The bullish camp’s thesis centers on three pillars. First, demand characteristics appear durable, with commentary emphasizing consistent traffic that supports ongoing revenue growth even as compares normalize. This aligns with the market’s forecast for the current quarter’s revenue growth of 6.07% year over year and a prior-quarter performance that delivered $1.44 billion in sales, up 12.83% year over year. Second, easing beef costs have the potential to improve gross profit conversion from sales, supporting margins as the year progresses; this is an area where modest changes can have pronounced effects given the size of the restaurant and other sales line. Third, despite near-term pressures implied by the EPS and EBIT forecasts, the long-term earnings algorithm remains intact if store-level efficiencies continue to materialize and unit growth remains disciplined.
These optimistic views also implicitly recognize the current quarter’s mixed signals. A projected EPS of $1.51 and EBIT of $120.29 million—both expected to be down year over year—suggest cautious near-term flow-through. Yet the Buy-rated institutions argue this is a transitional period, as cost relief is staggered across categories and timing, and as the company continues to invest in throughput and guest experience. If management’s guidance corroborates a path where commodity costs continue easing and wage inflation is managed within productivity gains, the bullish case expects that earnings power in 2026 can strengthen relative to this quarter’s baseline.

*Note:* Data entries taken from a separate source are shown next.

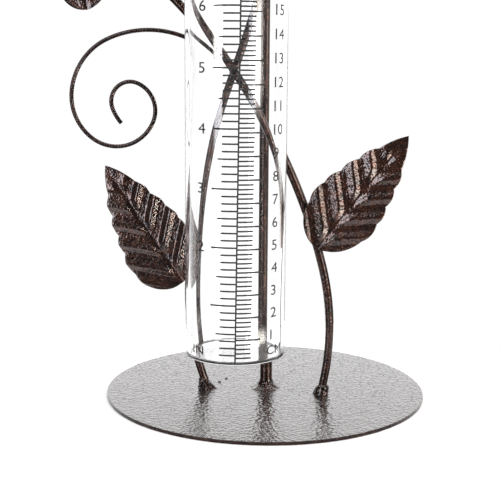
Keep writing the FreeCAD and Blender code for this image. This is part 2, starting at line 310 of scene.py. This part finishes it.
def make_backdrop():
    """Hang a plain white sphere that the camera sees, directly and through the glass.

    Rays that a surface has reflected pass through it, to the studio beyond.
    """
    material, tree, surface = new_material("backdrop_white")
    tree.nodes.remove(surface)
    path = add_node(tree, "ShaderNodeLightPath")
    strength = math_node(tree, "MULTIPLY_ADD", path.outputs["Transmission Depth"], GLASS_LOSS,
                         BACKDROP_WHITE)
    glow = add_node(tree, "ShaderNodeEmission", {"Color": (1, 1, 1, 1), "Strength": strength})
    clear = add_node(tree, "ShaderNodeBsdfTransparent")
    shown = add_node(tree, "ShaderNodeMixShader",
                     {"Fac": path.outputs["Glossy Depth"], 1: glow.outputs[0], 2: clear.outputs[0]})
    tree.links.new(shown.outputs[0], tree.nodes["Material Output"].inputs["Surface"])
    material.cycles.emission_sampling = "NONE"
    outline = []
    for i in range(BACKDROP_ROWS + 1):
        angle = math.pi * i / BACKDROP_ROWS
        outline.append((BACKDROP_RADIUS * math.sin(angle), -BACKDROP_RADIUS * math.cos(angle)))
    backdrop = lathe("backdrop", outline, (0, 0), BACKDROP_SEGMENTS)
    backdrop.data.materials.append(material)
    backdrop.visible_glossy = False
    backdrop.visible_diffuse = False
    backdrop.visible_shadow = False


# ---------------------------------------------------------------- materials

# Each hammered paint: its dark and copper colours, how metallic it is, the size of a hammer dent, the
# dents' relief and the flakes' grain in mm, and its clear coat's refractive index (lower is duller).
PAINTS = {
    "hammered_brown_paint": dict(
        dark=(0.012, 0.005, 0.0035), copper=(0.095, 0.036, 0.022), metallic=0.7,
        pattern_mm=0.9, relief_mm=0.10, grain_mm=0.04, coat_ior=1.36),
    # A darker, duller copy of the main paint for the thin scroll wire: painted shade, not a paint of its
    # own.
    "shaded_wire_brown_paint": dict(
        dark=(0.007, 0.003, 0.002), copper=(0.050, 0.019, 0.012), metallic=0.7,
        pattern_mm=0.75, relief_mm=0.09, grain_mm=0.04, coat_ior=1.27),
    "leaf_brown_paint": dict(
        dark=(0.014, 0.006, 0.0035), copper=(0.092, 0.031, 0.016), metallic=0.75,
        pattern_mm=1.05, relief_mm=0.14, grain_mm=0.04, coat_ior=1.57),
    "weld_brown_paint": dict(
        dark=(0.008, 0.0035, 0.0025), copper=(0.060, 0.023, 0.014), metallic=0.6,
        pattern_mm=1.0, relief_mm=0.07, grain_mm=0.03, coat_ior=1.38),
    "plate_brown_paint": dict(
        dark=(0.014, 0.008, 0.007), copper=(0.045, 0.023, 0.018), metallic=0.5,
        pattern_mm=1.8, relief_mm=0.29, grain_mm=0.01, coat_ior=1.41),
    # Painted shade on the plate's cut edge: a darker, duller copy of the plate's paint, not a paint of its
    # own.
    "shaded_rim_brown_paint": dict(
        dark=(0.008, 0.003, 0.0025), copper=(0.050, 0.028, 0.022), metallic=0.3,
        pattern_mm=0.9, relief_mm=0.22, grain_mm=0.03, coat_ior=1.12, specular=0.15),
}
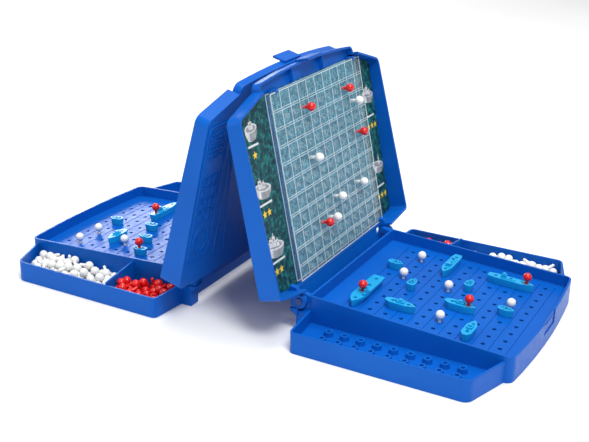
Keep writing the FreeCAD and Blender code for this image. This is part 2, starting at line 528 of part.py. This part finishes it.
# ---------------------------------------------------------------- the two cases
def place(shape, case):
    s = shape.copy()
    if case == "a":
        s.translate(V(CASE_X, CASE_Y, 0))
    else:
        s.rotate(V(0, 0, 0), V(0, 0, 1), 180)
        s.translate(V(-CASE_X, -CASE_Y, 0))
    return s


def save(name, shape):
    solids = shape.Solids
    bad = [k for k, x in enumerate(solids) if not x.isValid()]
    print(name, "solids", len(solids), "volume", round(shape.Volume, 1), "bad" if bad else "")
    shape.exportStep("parts/" + name + ".step")


whole = base_shell()
bits = cut_up(whole)
print("base in", len(bits), "solids, volume", round(sum(x.Volume for x in bits), 2), "of", round(whole.Volume, 2))
base = Part.makeCompound(bits)
lid = lid_shell()
pins = hinge_pins()
panel = swing(tilt(target_panel(), PAN_FRONT))
card = swing(backing_card())

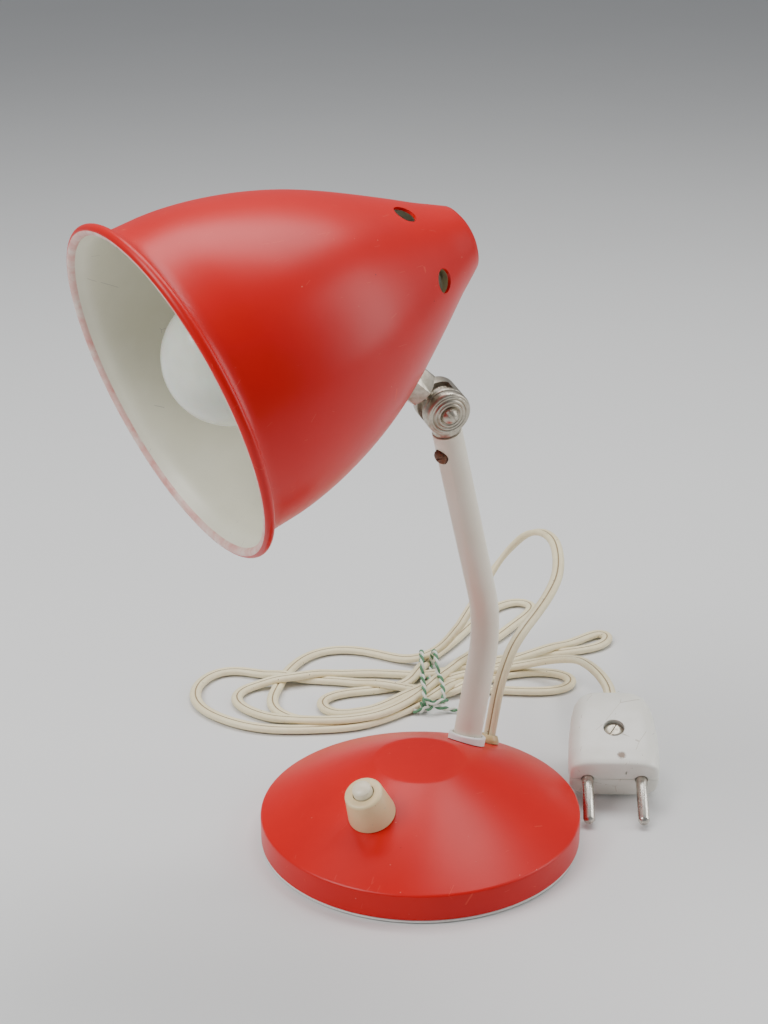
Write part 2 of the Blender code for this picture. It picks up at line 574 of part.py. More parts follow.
def build_holder(shade, holder, neck_axis):
    # The strap's side view in the shade's Y and Z, from beside the neck to behind the holder.
    side_view = ((-0.0315, 0.0405), (-0.0288, 0.0360), (-0.0256, 0.0305), (-0.0198, 0.0222),
                 (-0.0160, 0.0178), (-0.0120, 0.0158), (0.0080, 0.0158))
    curve = bpy.data.curves.new("socket_bracket", "CURVE")
    curve.dimensions = "3D"
    spline = curve.splines.new("POLY")
    spline.points.add(len(side_view) - 1)
    for point, (y, z) in zip(spline.points, side_view):
        point.co = (y, z, 0, 1)
    curve.extrude = 0.0055
    # The strap's own X, Y and Z are the shade's Y, Z and X.
    turn = Matrix(((0, 0, 1, 0), (1, 0, 0, 0), (0, 1, 0, 0), (0, 0, 0, 1)))
    strap = place(bpy.data.objects.new("socket_bracket", curve), shade, ZINC, turn=turn)
    wall = strap.modifiers.new("Thickness", "SOLIDIFY")
    wall.thickness = 0.0012
    wall.offset = 0
    wall.use_even_offset = True
    strap = as_mesh(strap)
    boolean(strap, rod("strap_neck_hole", NECK_THREAD_RADIUS + GAP, NECK_TO_SHADE - 0.004,
                       NECK_TO_SHADE + 0.009, neck_axis, segments=24, home=CUTTERS))
    boolean(strap, rod("strap_screw_hole", 0.0021, 0.008, 0.030, holder, home=CUTTERS))

    rear, front, radius = HOLDER_REAR, HOLDER_FRONT, HOLDER_RADIUS
    body = turned("lamp_holder",
                  [(0.0092, front), (radius - 0.0006, front), (radius, front - 0.0006),
                   (radius, rear + 0.0085), (radius - 0.0015, rear + 0.0070),
                   (radius - 0.0015, rear + 0.0006), (radius - 0.0021, rear), (0, rear),
                   (0, rear + 0.0070), (0.0092, rear + 0.0070)], holder, BLACK_BAKELITE, segments=32)
    boolean(body, rod("holder_screw_hole", 0.0021, 0.008, 0.030, holder, home=CUTTERS))
    turned("holder_screw",
           [(0, 0.0285), (0.0018, 0.0285), (0.0018, 0.0149), (0.0032, 0.0149), (0.0030, 0.0138),
            (0.0016, 0.0131), (0, 0.0131)], holder, ZINC, segments=16)
    ring("holder_contact_sleeve", 0.0079, 0.0088, 0.0300, 0.0500, holder, BRASS)
    turned("bulb_cap",
           [(0, 0.0510), (0.0062, 0.0510), (0.0069, 0.0495), (0.0069, 0.0335), (0.0055, 0.0315),
            (0.0025, 0.0305), (0.0022, 0.0292), (0, 0.0290)], holder, NICKEL, segments=28)
    globe = (0, BULB_CENTRE)
    outer = arc(globe, BULB_RADIUS, 90, -38, 9) + [(0.0122, 0.0680), (0.0090, 0.0600), (0.0074, 0.0550),
                                                    (0.0068, 0.0513)]
    inner = offset_outline(outer, GLASS_WALL)
    inner[0] = (0, BULB_CENTRE + BULB_RADIUS - GLASS_WALL)
    outer[0] = (0, BULB_CENTRE + BULB_RADIUS)
    turned("bulb_globe", outer + inner[::-1], holder, OPAL_GLASS, segments=24)
    lead = ((0.0090, -0.0205, 0.0330), (0.0105, -0.0185, 0.0270), (0.0100, -0.0140, 0.0205),
            (0.0085, -0.0095, 0.0148), (0.0050, -0.0050, 0.0128))
    wire("holder_lead", smooth_route(lead, 0.003), 0.0013, holder, CREAM_FLEX, resolution=1)


# ---------------------------------------------------------------- flex, hank and plug

def build_flex(table):
    wire("cord_rise", smooth_route(ARCH_ROUTE, 0.0045), FLEX_WIDTH / 2, table, CREAM_FLEX)
    wire("cord_plug_run", smooth_route(PLUG_ROUTE, 0.0045), FLEX_WIDTH / 2, table, CREAM_FLEX)

    outline = smooth_route([(*point, 0) for point in HANK_OUTLINE], 0.0045, closed=True)
    middle = (HANK_TOP + HANK_BOTTOM) / 2
    hank = as_mesh(plate("cord_hank", [outline], HANK_TOP - HANK_BOTTOM, table, at=(0, 0, middle),
                         home=PARTS))
    hank.hide_render, hank.display_type = False, "TEXTURED"
    hank.data.materials.append(CREAM_FLEX)

    # Band round the waist, in the upright plane across the hank: its X and Y are Y and Z here.
    across = Matrix(((0, 0, 1, 0), (1, 0, 0, 0), (0, 1, 0, 0), (0, 0, 0, 1)))
    (near, far), (low, high) = TIE_SPAN
    clear = TIE_RADIUS + GAP
    groove = plate("tie_groove",
                   [[(near - 0.03, low - 0.02), (far + 0.03, low - 0.02), (far + 0.03, high + 0.02),
                     (near - 0.03, high + 0.02)],
                    rounded_rectangle((near + clear, low + clear), (far - clear, high - clear), 0.0016)],
                   2 * clear + 0.0004, table, home=CUTTERS, at=(TIE_X, 0, 0), turn=across)
    boolean(hank, as_mesh(groove))

    band = wire("cord_tie", [(*p, 0) for p in rounded_rectangle((near, low), (far, high), 0.0026)],
                TIE_RADIUS, table, closed=True, at=(TIE_X, 0, 0), turn=across, home=PARTS)
    band = as_mesh(band)
    band.hide_render, band.display_type = False, "TEXTURED"
    band.data.materials.append(GREEN_TWINE)
    tail = ((0.0040, near, 0.0030), (0.0060, 0.0955, 0.0024), (0.0090, 0.0950, 0.0018),
            (0.0130, 0.0948, 0.0014), (0.0170, 0.0955, 0.0013))
    boolean(band, as_mesh(wire("tie_tail", smooth_route(tail, 0.002), 0.0009, table, home=CUTTERS)), "UNION")
    knot = bmesh.new()
    bmesh.ops.create_uvsphere(knot, u_segments=12, v_segments=8, radius=0.0019,
                              matrix=Matrix.Translation((0.0058, near - 0.0024, 0.0028)))
    boolean(band, place(mesh_object("tie_knot", knot), table, home=CUTTERS), "UNION")


def plug_body(name, plug, home):
    """The whole plug body as a loft of rounded sections along Y, from the pins back to the tail."""
    sections = (  # distance back, half width, height above and below the pins
        (0.0, 0.0145, 0.0072, 0.0085), (0.0012, 0.0158, 0.0083, 0.0096), (0.0080, 0.0162, 0.0087, 0.0098),
        (0.0170, 0.0158, 0.0086, 0.0094), (0.0250, 0.0149, 0.0083, 0.0088),
        (0.0300, 0.0138, 0.0078, 0.0080), (0.0332, 0.0122, 0.0071, 0.0072),
        (0.0348, 0.0104, 0.0062, 0.0062), (0.0356, 0.0080, 0.0048, 0.0048))
    count = 28
    shape = bmesh.new()
    rings = []
    for back, half, above, below in sections:
        line = []
        for i in range(count):
            angle = 2 * pi * i / count
            x = abs(cos(angle)) ** 0.5 * (1 if cos(angle) > 0 else -1) * half
            z = abs(sin(angle)) ** 0.5 * (above if sin(angle) > 0 else -below)
            line.append(shape.verts.new((x, back, z)))
        rings.append(line)
    for first, second in zip(rings, rings[1:]):
        for i in range(count):
            j = (i + 1) % count
            shape.faces.new((first[i], first[j], second[j], second[i]))
    shape.faces.new(rings[0][::-1])
    shape.faces.new(rings[-1])
    bmesh.ops.recalc_face_normals(shape, faces=shape.faces)
    return place(mesh_object(name, shape), plug, home=home)


def build_plug(plug):
    along_y = Matrix.Rotation(-pi / 2, 4, "X")
    cutters = [rod("plug_cord_channel", FLEX_WIDTH / 2 + GAP, 0.0230, 0.050, plug, home=CUTTERS,
                   turn=along_y)]
    for side, x in (("left", -PIN_SPACING / 2), ("right", PIN_SPACING / 2)):
        turned(f"plug_pin_{side}",
               [(0, 0.0090), (PIN_RADIUS, 0.0090), (PIN_RADIUS, -PIN_LENGTH + 0.0012),
                (PIN_RADIUS - 0.0008, -PIN_LENGTH), (0, -PIN_LENGTH)], plug, NICKEL, segments=18,
               at=(x, 0, 0), turn=along_y)
        cutters.append(rod(f"plug_pin_seat_{side}", PIN_RADIUS + GAP, -0.001, 0.0093, plug,
                           home=CUTTERS, at=(x, 0, 0), turn=along_y))
    screw_at = (0, 0.0165, 0)
    cutters.append(rod("plug_screw_hole", 0.0019, -0.020, 0.020, plug, home=CUTTERS, at=screw_at))
    cutters.append(rod("plug_screw_recess", 0.0038, 0.0060, 0.020, plug, home=CUTTERS, at=screw_at))
    half_gap = GAP / 2
    for name, low, high in (("plug_cover", half_gap, 0.02), ("plug_base", -0.02, -half_gap)):
        half = plug_body(name, plug, PARTS)
        half.hide_render, half.display_type = False, "TEXTURED"
        half.data.materials.append(OFF_WHITE_PLASTIC)
        keep = box(name + "_side", (-0.03, -0.01, low), (0.03, 0.05, high), plug, home=CUTTERS)
        boolean(half, keep, "INTERSECT")
        for cutter in cutters:
            boolean(half, cutter)
    screw = turned("plug_screw",
                   [(0, 0.0076), (0.0022, 0.0075), (0.0034, 0.0070), (0.0034, 0.0063), (0.0016, 0.0063),
                    (0.0016, -0.0070), (0, -0.0070)], plug, NICKEL, segments=20, at=screw_at)
    slot_turn = Matrix.Rotation(radians(60), 4, "Z")
    boolean(screw, box("plug_screw_slot", (-0.004, -0.0004, 0.0070), (0.004, 0.0004, 0.012), plug,
                       home=CUTTERS, at=screw_at, turn=slot_turn))


# ---------------------------------------------------------------- the lamp

def build():
    lamp = empty("lamp")
    about_x = lambda angle: Matrix.Rotation(angle, 4, "X")
    about_z = lambda angle: Matrix.Rotation(angle, 4, "Z")
    switch = empty("switch_frame", lamp, (*SWITCH_AT, cone_height(-SWITCH_AT[1])), about_x(CONE_SLOPE))
    grommet = empty("grommet_frame", lamp, (*GROMMET_AT, cone_height(GROMMET_AT[1])), about_x(-CONE_SLOPE))
    stem_foot = empty("stem_foot_frame", lamp, stem_foot_at(), about_x(-LOWER_LEAN))
    stem_top = empty("stem_top_frame", lamp, KNUCKLE_AT, about_x(UPPER_LEAN))
    swivel = empty("swivel_axis", stem_top, turn=about_z(SWIVEL_REST))
    tilt = empty("tilt_axis", swivel, turn=about_x(TILT_REST))
    neck_axis = empty("neck_frame", tilt, turn=about_z(NECK_TWIST))
    to_shade = Matrix.Translation((0, 0, NECK_TO_SHADE)) @ about_x(SHADE_PITCH)
    shade = empty("shade_frame", neck_axis, turn=to_shade @ Matrix.Translation(-SHADE_ENTRY))
    holder = empty("holder_frame", shade, (*HOLDER_OFFSET, 0))
    table = empty("flex_frame", lamp, turn=about_z(FLEX_TURN))
    plug = empty("plug_frame", table, PLUG_AT, about_z(PLUG_YAW) @ about_x(PLUG_TILT))

    foot = cone_height(0.060)
    cone = turned("cone_clearance",
                  [(0, cone_height(0) + GAP), (0.060, foot + GAP), (0.060, foot - 0.02), (0, foot - 0.02)],
                  lamp, segments=96, home=CUTTERS)
    build_base(lamp, switch, grommet, stem_foot)
    build_switch(switch, cone)
    build_outlet(lamp, grommet, cone)
    build_stem(lamp, stem_foot, stem_top, cone)
    build_knuckle(swivel)
    build_neck(tilt, neck_axis)
    build_shade(shade, neck_axis)
    build_holder(shade, holder, neck_axis)
    build_flex(table)
    build_plug(plug)


clear_scene()
PARTS = new_collection("desk_lamp")
CUTTERS = new_collection("cutters")
RED_ENAMEL = material("red_enamel", (0.55, 0.015, 0.02), 0.28)
WHITE_ENAMEL = material("white_enamel", (0.82, 0.80, 0.74), 0.35)
WHITE_PLASTIC = material("white_plastic", (0.88, 0.88, 0.85), 0.4)
IVORY = material("ivory_plastic", (0.80, 0.76, 0.62), 0.35)
PALE_IVORY = material("pale_ivory_plastic", (0.86, 0.83, 0.72), 0.35)
OFF_WHITE_PLASTIC = material("off_white_plastic", (0.80, 0.77, 0.68), 0.4)
AMBER_PLASTIC = material("amber_plastic", (0.50, 0.32, 0.08), 0.4)
BROWN_BAKELITE = material("brown_bakelite", (0.12, 0.05, 0.03), 0.35)
BLACK_BAKELITE = material("black_bakelite", (0.02, 0.02, 0.02), 0.35)
PALE_FELT = material("pale_felt", (0.80, 0.78, 0.72), 0.9)
CREAM_FLEX = material("cream_flex", (0.80, 0.74, 0.60), 0.5)
GREEN_TWINE = material("green_twine", (0.35, 0.45, 0.30), 0.9)
DARK_FIBRE = material("dark_fibre", (0.10, 0.07, 0.05), 0.8)
OPAL_GLASS = material("opal_glass", (0.92, 0.92, 0.90), 0.15)
CAST_IRON = material("cast_iron", (0.10, 0.10, 0.10), 0.7, 0.9)
ZINC = material("zinc_plate", (0.55, 0.55, 0.53), 0.4, 0.9)
STEEL = material("steel", (0.60, 0.60, 0.60), 0.3, 1.0)
NICKEL = material("nickel_plate", (0.52, 0.49, 0.43), 0.3, 1.0)
RUSTY_STEEL = material("rusty_steel", (0.14, 0.06, 0.04), 0.7, 0.6)
BRASS = material("brass", (0.70, 0.52, 0.22), 0.35, 1.0)
build()
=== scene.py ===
"""Looks for the small red desk lamp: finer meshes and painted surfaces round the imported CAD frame.

Metres, in the lamp's own frame. The flex, the plug, the camera and the lights are laid out in
axes turned from the lamp's by FLEX_TURN, with X to the camera's right and Y away from it.
"""
import json
from math import atan2, ceil, cos, hypot, pi, radians, sin, tan

import bmesh
import bpy
import numpy as np
from mathutils import Matrix, Vector


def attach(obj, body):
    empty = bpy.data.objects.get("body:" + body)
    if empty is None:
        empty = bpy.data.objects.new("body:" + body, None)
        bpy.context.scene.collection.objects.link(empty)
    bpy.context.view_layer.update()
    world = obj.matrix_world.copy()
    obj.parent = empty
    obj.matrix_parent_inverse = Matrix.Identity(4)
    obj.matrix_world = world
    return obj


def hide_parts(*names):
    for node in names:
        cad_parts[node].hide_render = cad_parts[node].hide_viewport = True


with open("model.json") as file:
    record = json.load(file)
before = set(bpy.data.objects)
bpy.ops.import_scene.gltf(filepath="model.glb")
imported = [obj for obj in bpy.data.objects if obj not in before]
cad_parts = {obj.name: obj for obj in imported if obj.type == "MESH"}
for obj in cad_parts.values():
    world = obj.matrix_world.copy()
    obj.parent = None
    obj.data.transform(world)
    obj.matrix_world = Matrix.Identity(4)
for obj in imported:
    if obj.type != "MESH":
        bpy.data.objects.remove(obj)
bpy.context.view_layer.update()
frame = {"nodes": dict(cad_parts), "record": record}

NODES = frame["nodes"]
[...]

From a valuation and sentiment standpoint, references to an average rating tilted to Overweight alongside price targets clustered around the high $100s and low $200s underpin the constructive tilt ahead of the print. The key validation points will be management’s commentary on the balance of traffic and check, the degree of realized food cost relief in late 2025 and early 2026, and early signals on 2026 margin cadence. Should these align with the bullish framework—steady demand and gradual margin progress—the majority view anticipates that the shares can be supported by a combination of resilient sales and improving profitability over the coming quarters.